(Stored items)
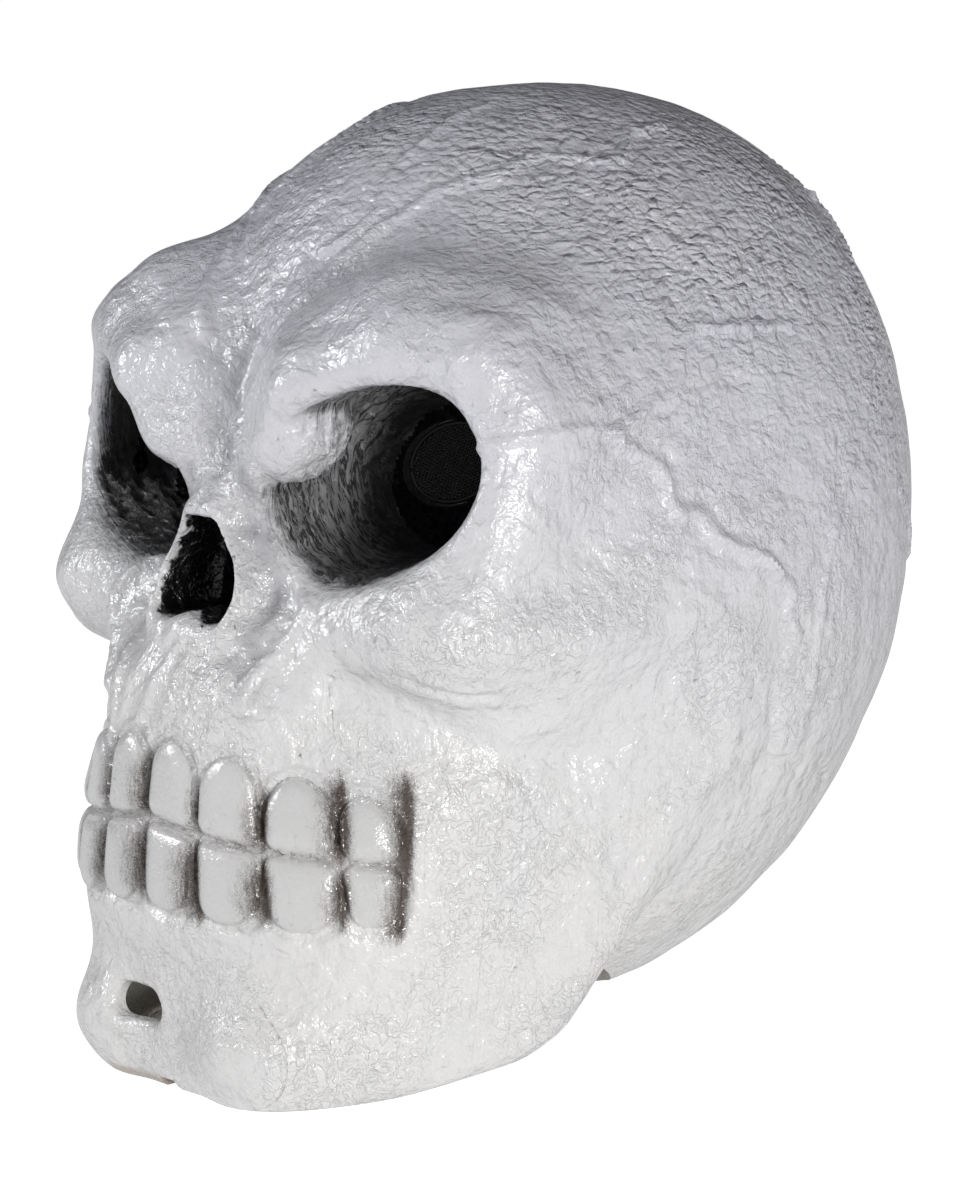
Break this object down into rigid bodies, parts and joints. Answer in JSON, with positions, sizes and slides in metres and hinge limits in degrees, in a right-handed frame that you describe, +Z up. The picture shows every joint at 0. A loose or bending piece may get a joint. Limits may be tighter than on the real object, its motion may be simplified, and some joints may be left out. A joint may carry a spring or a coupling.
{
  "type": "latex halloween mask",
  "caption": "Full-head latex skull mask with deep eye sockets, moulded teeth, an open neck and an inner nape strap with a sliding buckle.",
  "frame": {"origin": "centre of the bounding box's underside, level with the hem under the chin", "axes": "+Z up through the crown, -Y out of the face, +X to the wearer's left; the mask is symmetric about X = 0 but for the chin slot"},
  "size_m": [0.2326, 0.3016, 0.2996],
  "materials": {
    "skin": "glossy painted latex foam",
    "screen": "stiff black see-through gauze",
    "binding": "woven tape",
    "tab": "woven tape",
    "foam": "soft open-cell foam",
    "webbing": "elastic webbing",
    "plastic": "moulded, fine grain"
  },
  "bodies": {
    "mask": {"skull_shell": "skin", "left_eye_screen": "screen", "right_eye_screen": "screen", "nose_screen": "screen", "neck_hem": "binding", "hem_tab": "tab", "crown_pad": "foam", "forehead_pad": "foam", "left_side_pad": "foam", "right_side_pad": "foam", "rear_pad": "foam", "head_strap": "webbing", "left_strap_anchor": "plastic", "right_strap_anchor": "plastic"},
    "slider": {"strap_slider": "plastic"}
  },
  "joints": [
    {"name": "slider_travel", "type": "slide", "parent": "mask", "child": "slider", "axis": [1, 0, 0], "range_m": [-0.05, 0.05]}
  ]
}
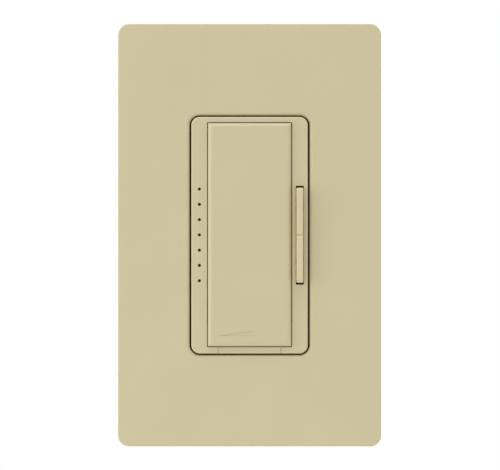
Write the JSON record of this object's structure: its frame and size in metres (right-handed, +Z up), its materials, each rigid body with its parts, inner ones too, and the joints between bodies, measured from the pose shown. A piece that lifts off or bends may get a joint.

Exercise prompt: Reproduce every line of the data verbatim.

Task result:
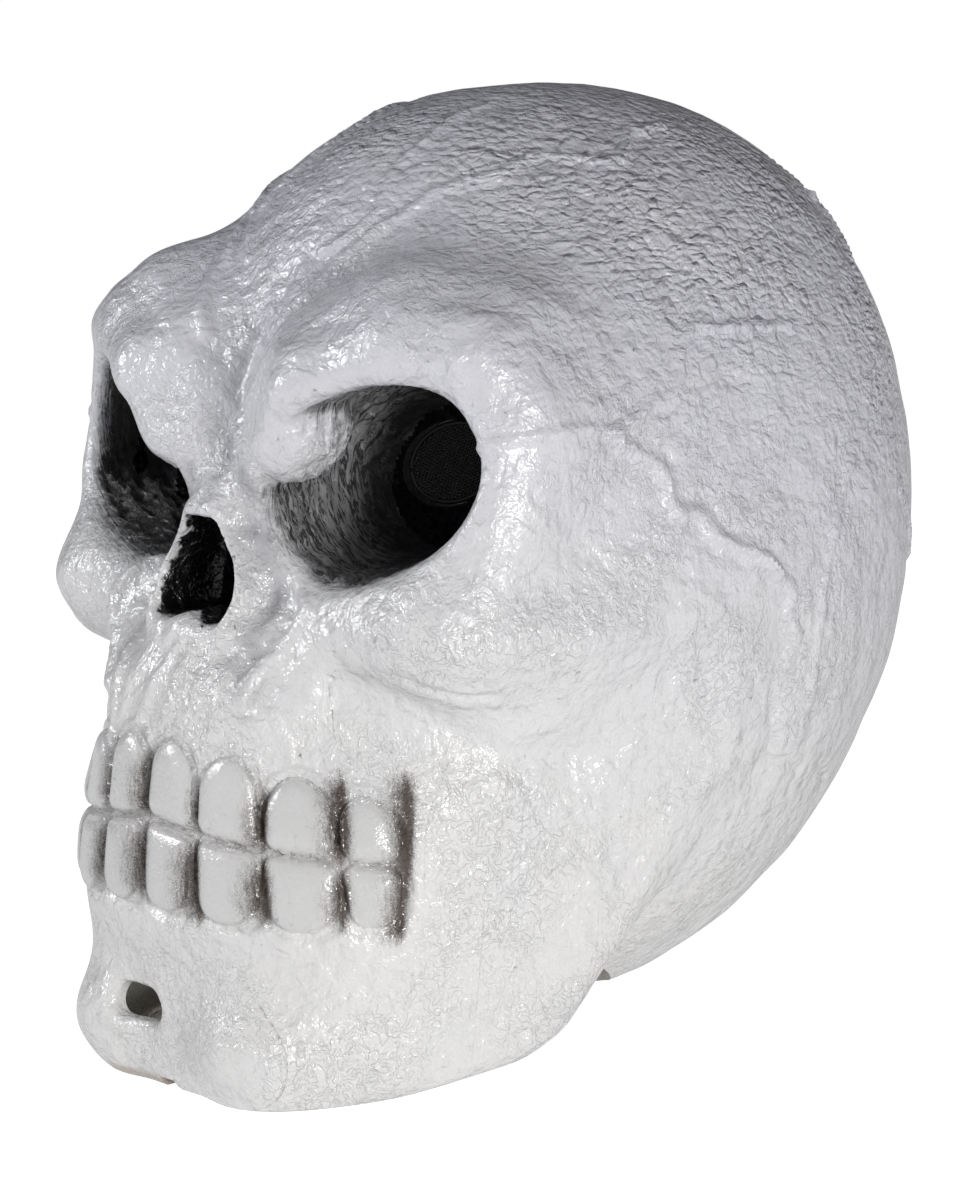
Break this object down into rigid bodies, parts and joints. Answer in JSON, with positions, sizes and slides in metres and hinge limits in degrees, in a right-handed frame that you describe, +Z up. The picture shows every joint at 0. A loose or bending piece may get a joint. Limits may be tighter than on the real object, its motion may be simplified, and some joints may be left out. A joint may carry a spring or a coupling.
{
  "type": "latex halloween mask",
  "caption": "Full-head latex skull mask with deep eye sockets, moulded teeth, an open neck and an inner nape strap with a sliding buckle.",
  "frame": {"origin": "centre of the bounding box's underside, level with the hem under the chin", "axes": "+Z up through the crown, -Y out of the face, +X to the wearer's left; the mask is symmetric about X = 0 but for the chin slot"},
  "size_m": [0.2326, 0.3016, 0.2996],
  "materials": {
    "skin": "glossy painted latex foam",
    "screen": "stiff black see-through gauze",
    "binding": "woven tape",
    "tab": "woven tape",
    "foam": "soft open-cell foam",
    "webbing": "elastic webbing",
    "plastic": "moulded, fine grain"
  },
  "bodies": {
    "mask": {"skull_shell": "skin", "left_eye_screen": "screen", "right_eye_screen": "screen", "nose_screen": "screen", "neck_hem": "binding", "hem_tab": "tab", "crown_pad": "foam", "forehead_pad": "foam", "left_side_pad": "foam", "right_side_pad": "foam", "rear_pad": "foam", "head_strap": "webbing", "left_strap_anchor": "plastic", "right_strap_anchor": "plastic"},
    "slider": {"strap_slider": "plastic"}
  },
  "joints": [
    {"name": "slider_travel", "type": "slide", "parent": "mask", "child": "slider", "axis": [1, 0, 0], "range_m": [-0.05, 0.05]}
  ]
}
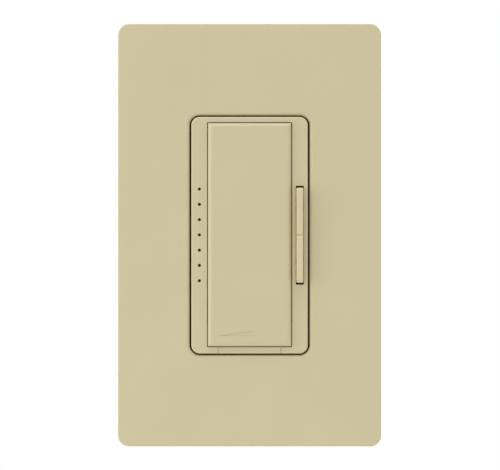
Write the JSON record of this object's structure: its frame and size in metres (right-handed, +Z up), its materials, each rigid body with its parts, inner ones too, and the joints between bodies, measured from the pose shown. A piece that lifts off or bends may get a joint.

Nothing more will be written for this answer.